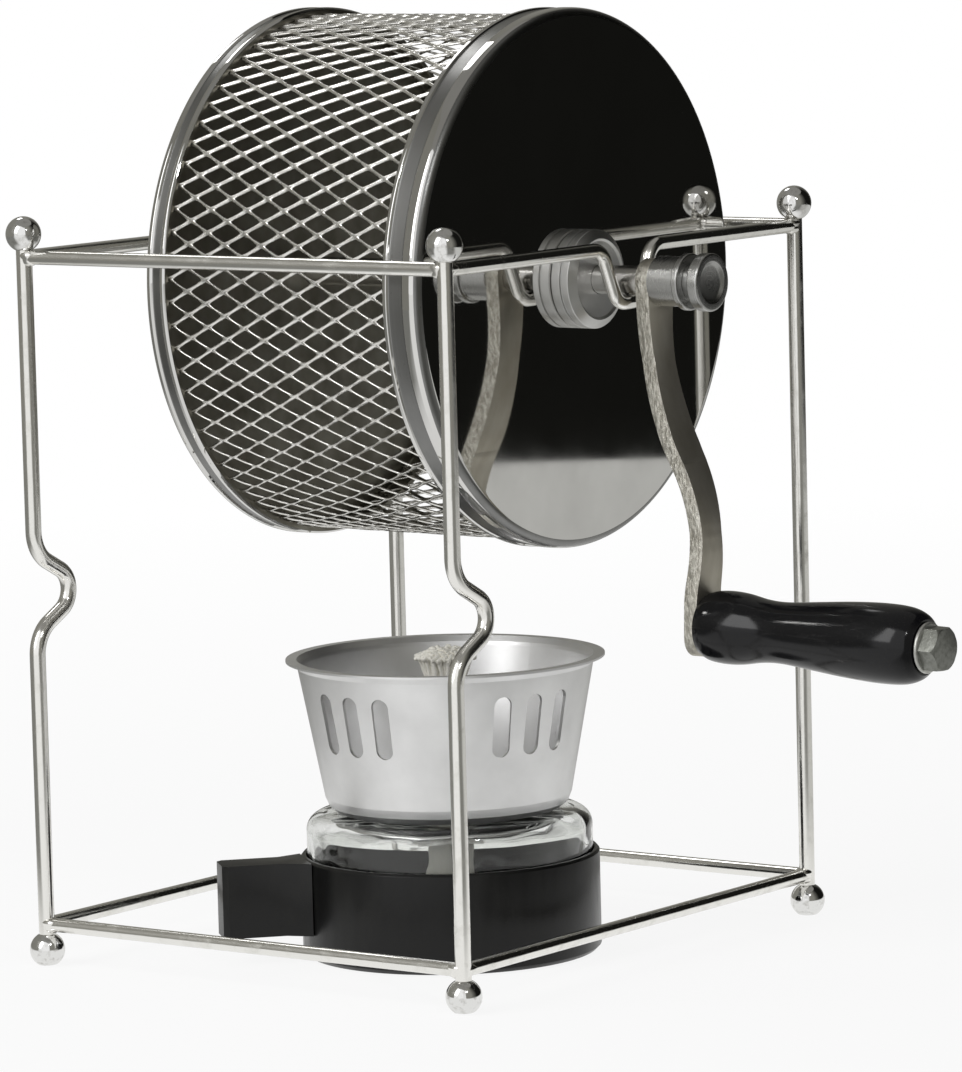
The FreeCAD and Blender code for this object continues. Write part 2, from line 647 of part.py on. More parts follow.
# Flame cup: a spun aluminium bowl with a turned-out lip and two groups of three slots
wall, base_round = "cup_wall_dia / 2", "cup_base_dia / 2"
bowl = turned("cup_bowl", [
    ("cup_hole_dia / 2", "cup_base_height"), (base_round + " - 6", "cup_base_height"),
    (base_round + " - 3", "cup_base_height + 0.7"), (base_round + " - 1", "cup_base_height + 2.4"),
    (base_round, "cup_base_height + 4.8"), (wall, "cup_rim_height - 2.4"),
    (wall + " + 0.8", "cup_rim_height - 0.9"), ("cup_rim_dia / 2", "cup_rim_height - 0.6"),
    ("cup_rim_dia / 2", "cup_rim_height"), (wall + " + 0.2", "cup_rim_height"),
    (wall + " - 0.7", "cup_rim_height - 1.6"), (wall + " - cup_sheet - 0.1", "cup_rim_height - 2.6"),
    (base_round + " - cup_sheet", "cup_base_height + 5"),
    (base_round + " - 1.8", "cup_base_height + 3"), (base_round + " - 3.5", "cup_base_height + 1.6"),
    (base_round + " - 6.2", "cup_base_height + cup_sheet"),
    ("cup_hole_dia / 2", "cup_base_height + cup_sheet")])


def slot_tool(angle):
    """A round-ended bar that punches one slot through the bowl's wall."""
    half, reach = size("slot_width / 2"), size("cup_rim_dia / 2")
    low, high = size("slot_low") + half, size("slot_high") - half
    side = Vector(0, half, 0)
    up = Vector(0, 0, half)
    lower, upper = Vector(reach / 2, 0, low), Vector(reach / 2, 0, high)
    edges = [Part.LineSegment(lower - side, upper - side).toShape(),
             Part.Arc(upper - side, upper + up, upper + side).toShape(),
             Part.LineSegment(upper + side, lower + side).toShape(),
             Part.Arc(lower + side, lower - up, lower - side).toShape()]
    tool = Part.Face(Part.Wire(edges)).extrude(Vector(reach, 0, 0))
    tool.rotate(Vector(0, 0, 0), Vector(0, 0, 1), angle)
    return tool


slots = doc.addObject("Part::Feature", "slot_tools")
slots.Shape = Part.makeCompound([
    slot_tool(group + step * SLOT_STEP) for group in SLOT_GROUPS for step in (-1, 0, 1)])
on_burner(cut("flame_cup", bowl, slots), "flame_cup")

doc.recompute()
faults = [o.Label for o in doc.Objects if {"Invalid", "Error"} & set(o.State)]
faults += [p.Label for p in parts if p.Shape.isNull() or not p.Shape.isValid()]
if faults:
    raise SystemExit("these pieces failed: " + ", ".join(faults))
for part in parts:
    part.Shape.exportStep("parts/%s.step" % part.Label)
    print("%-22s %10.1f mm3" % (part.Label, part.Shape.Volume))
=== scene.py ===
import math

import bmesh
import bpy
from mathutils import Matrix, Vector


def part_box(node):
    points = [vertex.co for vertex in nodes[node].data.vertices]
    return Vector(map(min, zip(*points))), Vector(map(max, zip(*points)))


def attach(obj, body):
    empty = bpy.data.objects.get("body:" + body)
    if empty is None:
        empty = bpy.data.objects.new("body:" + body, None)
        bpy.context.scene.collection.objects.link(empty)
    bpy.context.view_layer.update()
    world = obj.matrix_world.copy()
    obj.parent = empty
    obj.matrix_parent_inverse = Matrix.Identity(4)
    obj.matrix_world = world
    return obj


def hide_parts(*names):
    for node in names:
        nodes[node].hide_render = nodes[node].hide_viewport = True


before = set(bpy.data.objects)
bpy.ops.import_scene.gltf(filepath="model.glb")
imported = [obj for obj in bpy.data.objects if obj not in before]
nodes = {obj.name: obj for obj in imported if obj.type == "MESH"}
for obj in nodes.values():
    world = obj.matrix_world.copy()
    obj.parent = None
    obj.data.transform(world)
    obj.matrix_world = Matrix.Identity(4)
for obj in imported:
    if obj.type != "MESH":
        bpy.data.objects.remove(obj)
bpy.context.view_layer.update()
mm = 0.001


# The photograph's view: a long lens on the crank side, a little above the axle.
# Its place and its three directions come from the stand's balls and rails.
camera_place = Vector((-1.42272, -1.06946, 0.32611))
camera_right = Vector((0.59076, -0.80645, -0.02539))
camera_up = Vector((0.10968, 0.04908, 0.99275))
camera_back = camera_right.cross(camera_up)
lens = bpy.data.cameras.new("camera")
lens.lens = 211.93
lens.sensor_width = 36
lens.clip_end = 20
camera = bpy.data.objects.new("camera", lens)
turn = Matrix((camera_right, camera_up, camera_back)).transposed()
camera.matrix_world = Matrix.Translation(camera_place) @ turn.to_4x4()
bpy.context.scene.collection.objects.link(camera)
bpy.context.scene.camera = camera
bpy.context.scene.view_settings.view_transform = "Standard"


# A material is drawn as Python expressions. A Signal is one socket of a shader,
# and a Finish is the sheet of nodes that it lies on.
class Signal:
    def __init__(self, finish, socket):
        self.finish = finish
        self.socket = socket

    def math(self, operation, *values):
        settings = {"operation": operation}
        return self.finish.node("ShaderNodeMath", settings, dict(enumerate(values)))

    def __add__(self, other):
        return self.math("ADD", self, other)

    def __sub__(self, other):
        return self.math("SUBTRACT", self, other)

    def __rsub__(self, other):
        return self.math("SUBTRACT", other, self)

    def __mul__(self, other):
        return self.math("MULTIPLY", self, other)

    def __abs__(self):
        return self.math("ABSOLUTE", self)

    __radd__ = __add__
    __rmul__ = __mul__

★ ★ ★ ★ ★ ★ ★

### THE PROBLEM
Write the complete data out, exactly as above.

### EXPECTED OUTPUT
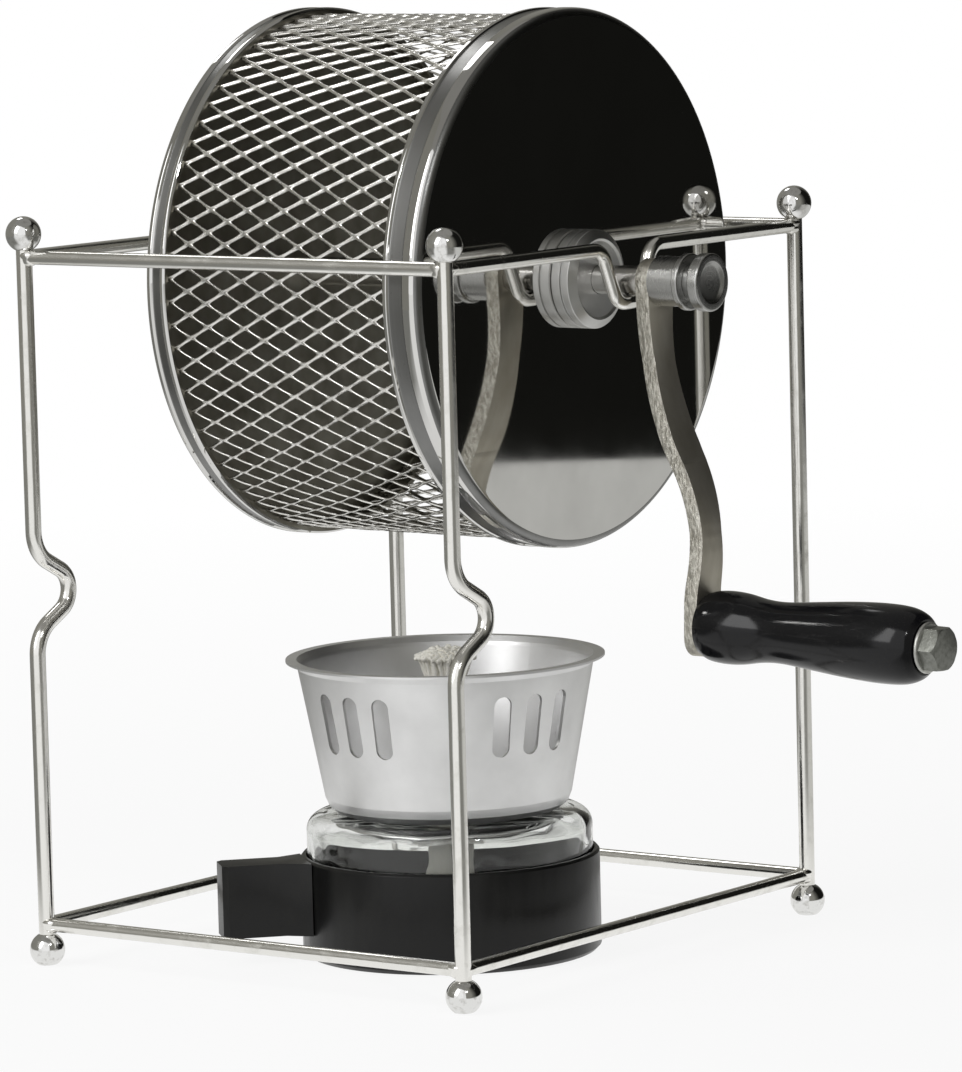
The FreeCAD and Blender code for this object continues. Write part 2, from line 647 of part.py on. More parts follow.
# Flame cup: a spun aluminium bowl with a turned-out lip and two groups of three slots
wall, base_round = "cup_wall_dia / 2", "cup_base_dia / 2"
bowl = turned("cup_bowl", [
    ("cup_hole_dia / 2", "cup_base_height"), (base_round + " - 6", "cup_base_height"),
    (base_round + " - 3", "cup_base_height + 0.7"), (base_round + " - 1", "cup_base_height + 2.4"),
    (base_round, "cup_base_height + 4.8"), (wall, "cup_rim_height - 2.4"),
    (wall + " + 0.8", "cup_rim_height - 0.9"), ("cup_rim_dia / 2", "cup_rim_height - 0.6"),
    ("cup_rim_dia / 2", "cup_rim_height"), (wall + " + 0.2", "cup_rim_height"),
    (wall + " - 0.7", "cup_rim_height - 1.6"), (wall + " - cup_sheet - 0.1", "cup_rim_height - 2.6"),
    (base_round + " - cup_sheet", "cup_base_height + 5"),
    (base_round + " - 1.8", "cup_base_height + 3"), (base_round + " - 3.5", "cup_base_height + 1.6"),
    (base_round + " - 6.2", "cup_base_height + cup_sheet"),
    ("cup_hole_dia / 2", "cup_base_height + cup_sheet")])


def slot_tool(angle):
    """A round-ended bar that punches one slot through the bowl's wall."""
    half, reach = size("slot_width / 2"), size("cup_rim_dia / 2")
    low, high = size("slot_low") + half, size("slot_high") - half
    side = Vector(0, half, 0)
    up = Vector(0, 0, half)
    lower, upper = Vector(reach / 2, 0, low), Vector(reach / 2, 0, high)
    edges = [Part.LineSegment(lower - side, upper - side).toShape(),
             Part.Arc(upper - side, upper + up, upper + side).toShape(),
             Part.LineSegment(upper + side, lower + side).toShape(),
             Part.Arc(lower + side, lower - up, lower - side).toShape()]
    tool = Part.Face(Part.Wire(edges)).extrude(Vector(reach, 0, 0))
    tool.rotate(Vector(0, 0, 0), Vector(0, 0, 1), angle)
    return tool


slots = doc.addObject("Part::Feature", "slot_tools")
slots.Shape = Part.makeCompound([
    slot_tool(group + step * SLOT_STEP) for group in SLOT_GROUPS for step in (-1, 0, 1)])
on_burner(cut("flame_cup", bowl, slots), "flame_cup")

doc.recompute()
faults = [o.Label for o in doc.Objects if {"Invalid", "Error"} & set(o.State)]
faults += [p.Label for p in parts if p.Shape.isNull() or not p.Shape.isValid()]
if faults:
    raise SystemExit("these pieces failed: " + ", ".join(faults))
for part in parts:
    part.Shape.exportStep("parts/%s.step" % part.Label)
    print("%-22s %10.1f mm3" % (part.Label, part.Shape.Volume))
=== scene.py ===
import math

import bmesh
import bpy
from mathutils import Matrix, Vector


def part_box(node):
    points = [vertex.co for vertex in nodes[node].data.vertices]
    return Vector(map(min, zip(*points))), Vector(map(max, zip(*points)))


def attach(obj, body):
    empty = bpy.data.objects.get("body:" + body)
    if empty is None:
        empty = bpy.data.objects.new("body:" + body, None)
        bpy.context.scene.collection.objects.link(empty)
    bpy.context.view_layer.update()
    world = obj.matrix_world.copy()
    obj.parent = empty
    obj.matrix_parent_inverse = Matrix.Identity(4)
    obj.matrix_world = world
    return obj


def hide_parts(*names):
    for node in names:
        nodes[node].hide_render = nodes[node].hide_viewport = True


before = set(bpy.data.objects)
bpy.ops.import_scene.gltf(filepath="model.glb")
imported = [obj for obj in bpy.data.objects if obj not in before]
nodes = {obj.name: obj for obj in imported if obj.type == "MESH"}
for obj in nodes.values():
    world = obj.matrix_world.copy()
    obj.parent = None
    obj.data.transform(world)
    obj.matrix_world = Matrix.Identity(4)
for obj in imported:
    if obj.type != "MESH":
        bpy.data.objects.remove(obj)
bpy.context.view_layer.update()
mm = 0.001


# The photograph's view: a long lens on the crank side, a little above the axle.
# Its place and its three directions come from the stand's balls and rails.
camera_place = Vector((-1.42272, -1.06946, 0.32611))
camera_right = Vector((0.59076, -0.80645, -0.02539))
camera_up = Vector((0.10968, 0.04908, 0.99275))
camera_back = camera_right.cross(camera_up)
lens = bpy.data.cameras.new("camera")
lens.lens = 211.93
lens.sensor_width = 36
lens.clip_end = 20
camera = bpy.data.objects.new("camera", lens)
turn = Matrix((camera_right, camera_up, camera_back)).transposed()
camera.matrix_world = Matrix.Translation(camera_place) @ turn.to_4x4()
bpy.context.scene.collection.objects.link(camera)
bpy.context.scene.camera = camera
bpy.context.scene.view_settings.view_transform = "Standard"


# A material is drawn as Python expressions. A Signal is one socket of a shader,
# and a Finish is the sheet of nodes that it lies on.
class Signal:
    def __init__(self, finish, socket):
        self.finish = finish
        self.socket = socket

    def math(self, operation, *values):
        settings = {"operation": operation}
        return self.finish.node("ShaderNodeMath", settings, dict(enumerate(values)))

    def __add__(self, other):
        return self.math("ADD", self, other)

    def __sub__(self, other):
        return self.math("SUBTRACT", self, other)

    def __rsub__(self, other):
        return self.math("SUBTRACT", other, self)

    def __mul__(self, other):
        return self.math("MULTIPLY", self, other)

    def __abs__(self):
        return self.math("ABSOLUTE", self)

    __radd__ = __add__
    __rmul__ = __mul__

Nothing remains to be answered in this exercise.